Brian Beaulieu has served as CEO and Chief Economist of ITR Economics™ since 1987, where he researches the use of business cycle analysis and economic forecasting as tools for improving profitability.

This is either a glass-half-full or glass-half-empty moment as you look at the chart below. How you perceive the trends on the chart likely says a lot about your expectations. You could focus on the upper (thicker) line and see that Personal Income (real means adjusted for inflation) surged during COVID and is now down from that elevated level. The decline in Real Personal Income could be a harbinger of ill tidings for retail sales and therefore the broader economy.

Three factors should be considered if you are going down that road.

  • The level of Real Personal Income is still well above pre-COVID levels.
  • The current status of Real Personal Income is essentially on trend relative to the pre-COVID trend.
  • The surge (and subsequent decline) was caused by the overwhelming amount of stimulus dollars supplied to individuals.

It is likely that the Real Personal Income trend will be sluggish at best in the second quarter as the normalization of transfer payments (beyond the stimulus) becomes the sustaining feature.

adjusted income

The lower trend line is Real Personal Income excluding transfer payments. No stimulus or other government largess is involved in the lower trend (thinner line). The income trend that excludes direct government involvement is positive. Observations on the Real Personal Income trend sans government involvement:

  • The current value is higher than pre-COVID. Adjusted for inflation, people are generally making more than before the COVID recession.
  • Point #1 means spending power is generally “up.”
  • It is important to note that 1Q22 came in virtually flat relative to 4Q21.
  • A surge in inflation tends to lead wage increase, so the recent flatness is not surprising.
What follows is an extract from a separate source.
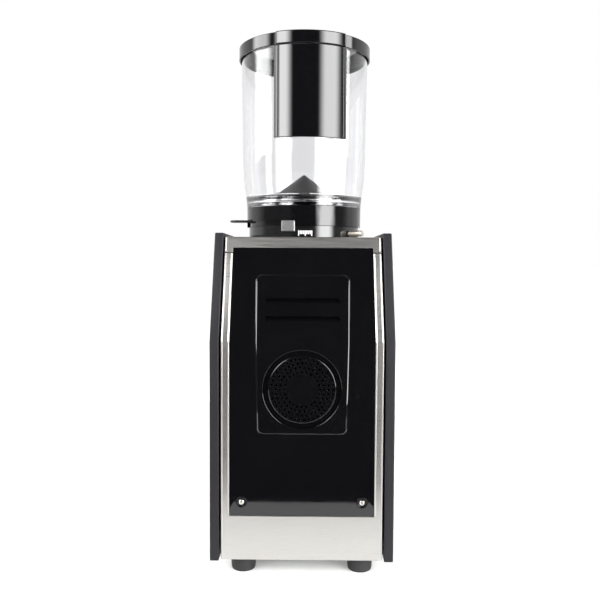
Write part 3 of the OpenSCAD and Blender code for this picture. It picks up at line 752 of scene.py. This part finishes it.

Our forecast suggests that incomes will remain relatively soft in 2Q22 after adjusting for inflation. This likely ties in with the projected deceleration in retail sales (both adjusted for inflation and not adjusted for inflation). Our forecast also projects rising Real Personal Income Excluding Transfer Payments in the second half of 2022 and the first quarter of 2023. Applied to the probability of a lessening of supply chain pressures (alternative sourcing, slowing world growth, empty containers making their way back to Asia, alternative sourcing for neon, etc.), the improvement in inflation-adjusted incomes suggests we are on track for the projected re-acceleration of the US economy post mid-2023.